# Scottish lawyer wanting to relocate



## peteyeti (Jan 10, 2013)

Hi Peeps...
I am a Scottish Solicitor married with 2 young children. I have lived my youth in Africa and now want to give my own children the experience of living abroad and enjoying new cultures.
I have been looking through some recruitment sites and have contacted a law firm...with no joy. 

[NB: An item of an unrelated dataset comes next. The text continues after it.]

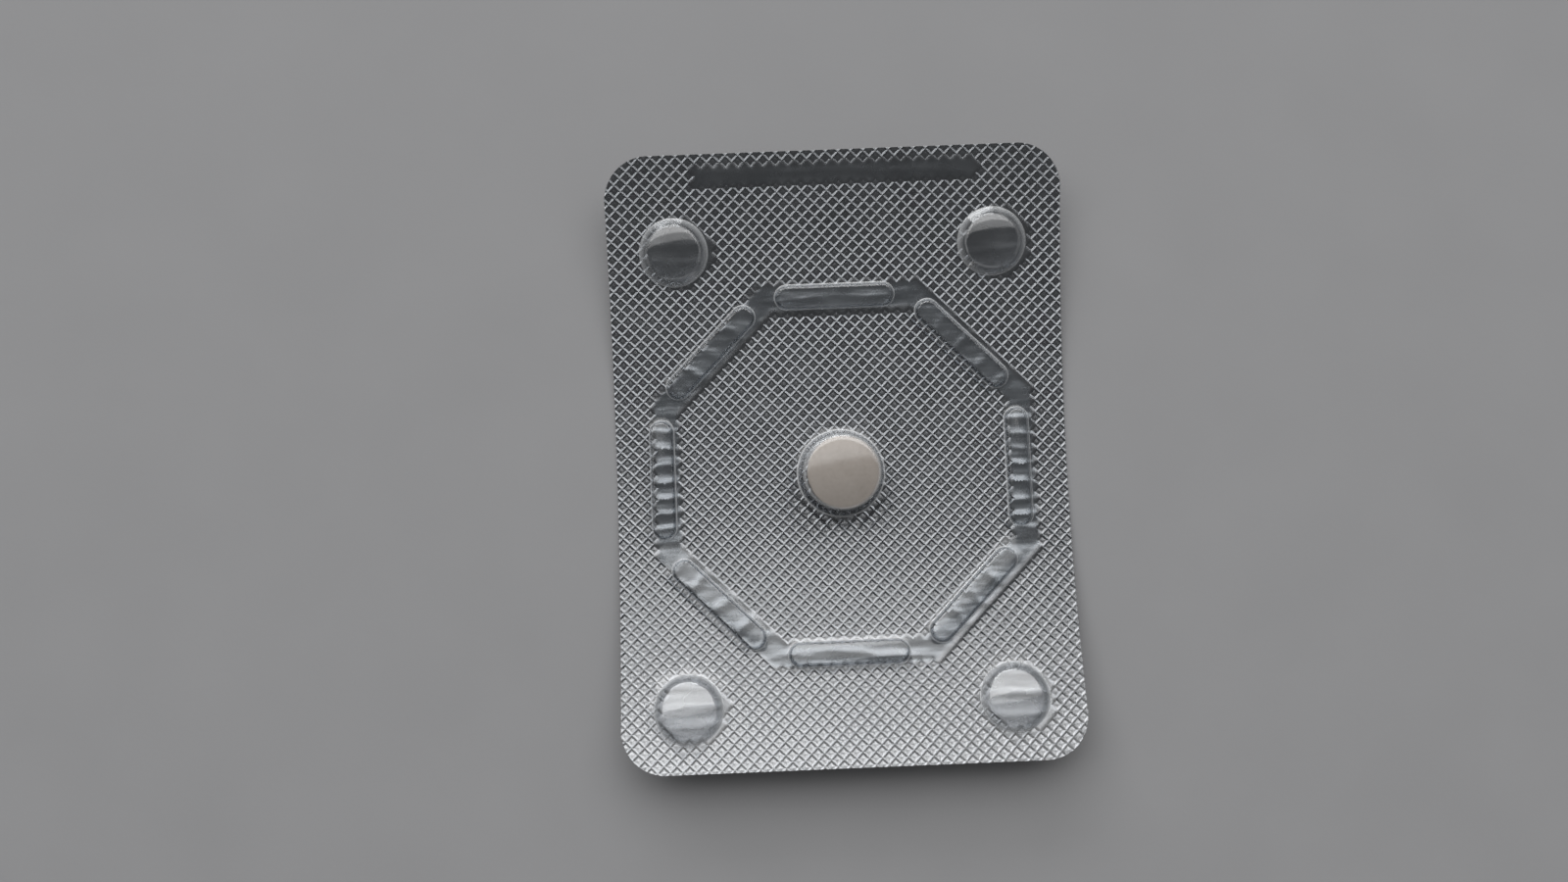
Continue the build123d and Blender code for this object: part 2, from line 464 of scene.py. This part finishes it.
# Where the foil isn't sealed it has narrow folds, because the curl pushes it together
def creaseDepth(x, y):
    plateX = x - layout["x"]
    plateY = y - layout["y"]
    turn = round(math.atan2(plateY, plateX) / ribStep) * ribStep
    reach = plateX * math.cos(turn) + plateY * math.sin(turn)
    along = plateY * math.cos(turn) - plateX * math.sin(turn)
    place, pitch, ends, room = y, foilSheet["plainPitch"], 1, 0
    fromRib = abs(reach - layout["ribDistance"])
    if fromRib < foilSheet["ribZone"]:
        rib = pockets["rib"]
        inside = rib["width"] / 2 - foilSheet["ribSpare"] - fromRib
        insideEnds = rib["length"] - foilSheet["endSpare"] - 2 * abs(along)
        room = min(1, max(0, 2 * inside), max(0, insideEnds))
        fade = (foilSheet["foldEnd"] - abs(along)) / foilSheet["foldFade"]
        ends = min(1, max(foilSheet["endFolds"], fade))
        sideways = abs(math.cos(turn))
        if sideways > 0.9:
            pitch = foilSheet["sidePitch"]
        elif sideways > 0.5:
            place = along
            pitch = foilSheet["slantPitch"]
            room *= foilSheet["sideRoom"]
        else:
            place = plateY - math.sin(turn) * layout["ribDistance"] + foilSheet["levelShift"]
            pitch = foilSheet["levelPitch"]
            room *= foilSheet["sideRoom"]
    drift = waver("slow", x, y) + waver("quick", x, y)
    wave = 0.5 + 0.5 * math.cos(2 * math.pi * (place + drift) / pitch)
    fold = wave ** foilSheet["sharpness"]
    strength = foilSheet["strength"] + waver("strength", x, y)
    strength = min(1, max(foilSheet["leastStrength"], strength))
    height = fold * ends * strength * (1 + foilSheet["roomForFolds"] * room)
    return foilSheet["creaseDepth"] * looseness(x, y) * (foilSheet["sag"] - height)


def makeFoil():
    level = foilSheet["level"]
    foil = addCellGrid("lidFoil", level)
    embossCells(foil, level, seal["foilDepth"])

    def isOpenCell(face):
        return (abs(face.center.z - level * mm) < samePlace
                and windowDepth(face.center.x / mm, face.center.y / mm) >= 0)
    selectFaces(foil, isOpenCell)
    bpy.ops.mesh.subdivide(number_cuts=foilSheet["cuts"])
    bpy.ops.object.mode_set(mode='OBJECT')
    loose = foil.data.attributes.new("loose", 'FLOAT', 'POINT')
    for point in foil.data.vertices:
        x = point.co.x / mm
        y = point.co.y / mm
        if abs(point.co.z - level * mm) < samePlace:
            point.co.z -= creaseDepth(x, y) * mm
            loose.data[point.index].value = looseness(x, y)
    wall = foil.modifiers.new("wall", 'SOLIDIFY')
    wall.thickness = foilSheet["thickness"] * mm
    wall.offset = -1
    applyModifier(foil, wall)
    trimToCard(foil)
    curlCard(foil)
    finishShading(foil, foilSheet["smoothBelow"])
    return foil


tablet = {
    "diameter": 9.0,
    "band": 2.1,
    "rise": 0.85,
    "rings": 7,
    "sides": 128,
    "edge": 0.1,
    "edgeCuts": 3,
    "edgeAngle": 40,
    "smoothBelow": 30,
    "seat": 0.06,               # over the foil's level
    "drift": 0.28,              # to the right of the pocket's middle
}


# A short cylinder whose ends are inset and raised ring by ring into shallow domes
def makeTablet():
    deselectAll()
    radius = tablet["diameter"] / 2
    bpy.ops.mesh.primitive_cylinder_add(vertices=tablet["sides"], radius=radius * mm,
                                        depth=tablet["band"] * mm)
    pill = bpy.context.object
    pill.name = "roundTablet"
    for side in (1, -1):
        selectFaces(pill, lambda face: face.normal.z * side > 0.9)
        raiseDome(radius, tablet["rise"], tablet["rings"], side)
        bpy.ops.object.mode_set(mode='OBJECT')
    edge = pill.modifiers.new("edge", 'BEVEL')
    edge.width = tablet["edge"] * mm
    edge.segments = tablet["edgeCuts"]
    edge.limit_method = 'ANGLE'
    edge.angle_limit = math.radians(tablet["edgeAngle"])
    applyModifier(pill, edge)
    turn = layout["y"] / card["curlRadius"]
    middle = tablet["seat"] + tablet["band"] / 2 + tablet["rise"] + foilSheet["level"]
    reach = card["curlRadius"] - middle
    pill.rotation_euler = (turn, 0, 0)
    pill.location = ((layout["x"] + tablet["drift"]) * mm, reach * math.sin(turn) * mm,
                     (card["restHeight"] + card["curlRadius"] - reach * math.cos(turn)) * mm)
    pick(pill)
    applyPlace()
    finishShading(pill, tablet["smoothBelow"])
    return pill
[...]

I am eager to move to Dubai, as I have a good friend there who loves the lifestyle. What are the chances of me securing a job, and should i do anything here to enhance my cv...learning Arabic etc.
Please help if you can my new friends.
Pete


----------



## Jessica36 (Apr 26, 2012)

Hi Pete

You don't say how long you are qualified or in what field of law. I know the firm I am currently working for in Dubai are looking approximately 10 lawyers - most of our lawyers do not speak Arabic, it would enhance your CV but it wouldn't be necessary. Also you may try using the Job Agencies out here rather than applying directly, as the firms seem to like agencies out here rather than direct.

Good luck!


----------



## peteyeti (Jan 10, 2013)

Jessica...many thanks for replying so fast. I am so eager to work in Dubai and have been acting as an agent for the past year. So shall i remove the areas of law and PQE from my CV...also would you have any names of good recruiters. i have logged onto a few so far.
Are the salaries quite attractive, given that i have to pay for school fees and medical etc?
Many thanks for your help...v appreciated.
Pete


----------



## Jessica36 (Apr 26, 2012)

Hi

I think you misunderstood me - I was saying that you did not mention in your post what area of law you are qualified in, rather than do not mention it in your CV - they would definitely need that information in the CV!! One of the agencies we deal with is Gulf Recruitment or Hayes Recruitment - I'm sure if you check there are a lot of agencies that would be willing to help. Medical is usually covered in your package and you can ask for various things depending on the company - I did a lot of research before I came here and I still struggle at times with money although I'm getting 3 times what I was getting in the UK - I suppose it will depend on your lifestyle - I would say get the job first and then start to negotiate your package. What area of law are you qualified in and what how long have you been qualified?


----------



## peteyeti (Jan 10, 2013)

Jessica
Ha....totally misunderstood you there ha. Sorry. Ok i am 3yrs pqe and my main areas are crim, immigration and human rights , employment, family and litigation
however i have also give seminars on commercial matters re mergers
and i have a strong engineering and military background.what types of lawyers are your firm looking for?
Pete


----------



## Jessica36 (Apr 26, 2012)

Hi

We were looking employment and corporate, although I'm not sure what stage interviews are at. You have a good range and it shouldn't be too difficult to get a job out here, especially if you are England & Wales qualified - not sure about Scottish!! ;o) I'm from NI and I know some of the laws are different in the regions. Best advice is go to an agency - but the money should be good, they should supply somewhere for you to live for a few weeks, so that you can find somewhere else to live and it may even be an idea to come out for a holiday with your family first to see if you like Dubai and get some interviews in while you are here!


----------



## peteyeti (Jan 10, 2013)

Many thanks Jessica...that is a great help.i will contact come people and look to come over. I have a friend who lives there so at least i have a base.
Will undoubtedly be in touch...any other info you could offer re shopping scene etc would be great. Also my wife has a great cake business.boombasticbakery dot com. do you reacon the expats would buy into the whole cake scene?
Pete


----------



## nikkisizer (Aug 20, 2011)

Hi Pete,

Check out this website which you may find of use:

Top 25 recruitment agencies in UAE

Good luck!


----------



## peteyeti (Jan 10, 2013)

Tops....many thanks.if we make it I'll buy you a beer ha.


----------